The immense amount of ink spilled for Twitter these days signals two main things. First, that web innovation in general is going through a transformative period, one in which we don't see a lot of breakout technologies because the industry is struggling to redefine itself in the wake of economic collapse and the exhaustion of innovation. Twitter stands out because it's a counter example to this trend, a company that's going mainstream and perplexing people all at the same time. It's a paradigm changer; people are simultaneously obsessed with it and confused by it.
Both the confusion and the obsession will pass in time, just as it did for Facebook, the last internet rockstar to emerge before Twitter. Facebook is no longer the buzz maker it was about two years ago and Twitter will no longer intrigue us two years from now. And like Facebook today, it's primary mark on the web landscape will have been made, even though it will remain a powerful force on the web and continue to innovate.
The making of this mark is the second reason why there's so much attention lavished on Twitter right now, especially by technology pundits who pay constant attention to the effects of breakout services on their peers and descendants. The mark is both simple and profound, and it consists of demonstrating the potency of so-called "microblogging" for the distribution of social information.

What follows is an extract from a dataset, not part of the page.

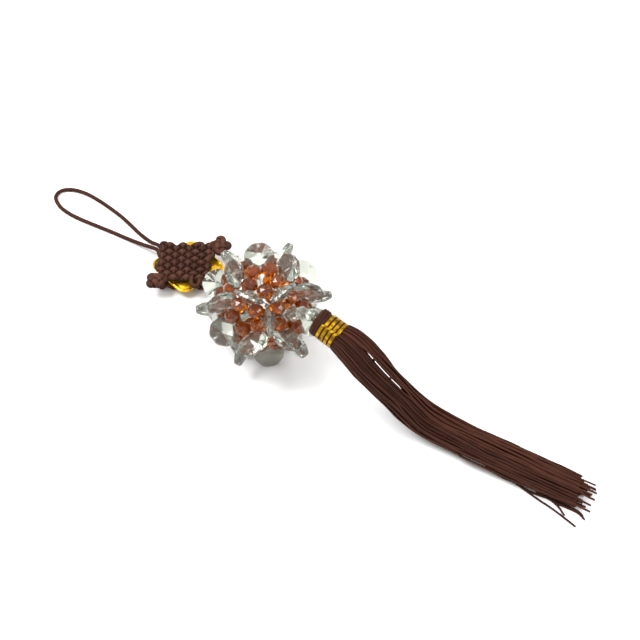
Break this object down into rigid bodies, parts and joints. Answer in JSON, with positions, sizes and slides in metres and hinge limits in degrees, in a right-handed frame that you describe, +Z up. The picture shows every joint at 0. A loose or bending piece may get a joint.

Facebook may be credited with popularizing the "news feed" - a continually updated stream of information about people you care about - but Twitter boiled the news feed down to its essence. On Twitter, the news feed doesn't extract changes from secondary profiles and associated applications. It's not deducing news about your friends by passively monitoring their activity elsewhere, as the Facebook news feed did almost exclusively until very recently.
No, on Twitter, the users contribute directly into the news feed itself. The news feed is the main feature, not a method of surfacing the most contemporary information in a system. And the content that users add is very basic: simple strings of text no longer than 140-characters in length. Sure, Twitter could have allowed users to post images, movies and other types of data into the feed. But it's creators - partly restricted by the desire for all tweets to be SMS-compatible, and partly influenced by the legacy of blogging - kept things stripped down to their basics.
Twitter remains a stunningly simple application. That's its strength, but the simplicity also creates an opportunity for other services to apply Twitter's model to other ends. Facebook most notably just appropriated Twitter's user experience with the redesign of its homepage. Apparently, Facebook thinks that the Twitter model (combined with the related FriendFeed model) is the best way for friends to exchange information of all types - not only status updates but links, images, videos, and more. And months prior to that, Yammer did something similar for the workplace by releasing an enterprise microblogging service.
This is just the start. Over the next few years, we are going to see social services across the spectrum appropriate and expand upon the basic functionality of Twitter, because there are needs that Twitter doesn't (and can't) fulfill, either onsite or through its API. Since all software is becoming social, expect the Twitterification of software in general.
Why is the Twitter way of communicating so powerful - and consequently, why will others borrow from it? Microblogging is passive, it's distributed, and it's easy. In other words, people can digest and respond to tweets as they please. There's no technological or sociological pressure for them to consume or act on information in ways that are disproportionate to their interest level. When you post a tweet, it gets blasted out to many recipients all at once, unlike email which is architecturally designed for a limited audience. And each tweet demands very little from its users - just a simple thought or observation.
So, Twitter has set the standard. It's currently proving that its model can appeal to mainstream audiences, who actually appear capable of grokking its utility (which was not always a given). But this is just the beginning - just as "social networking" features pervade services of all kinds these days, microblogging will also become ubiquitous - and it will assume different forms depending on the various needs at hand.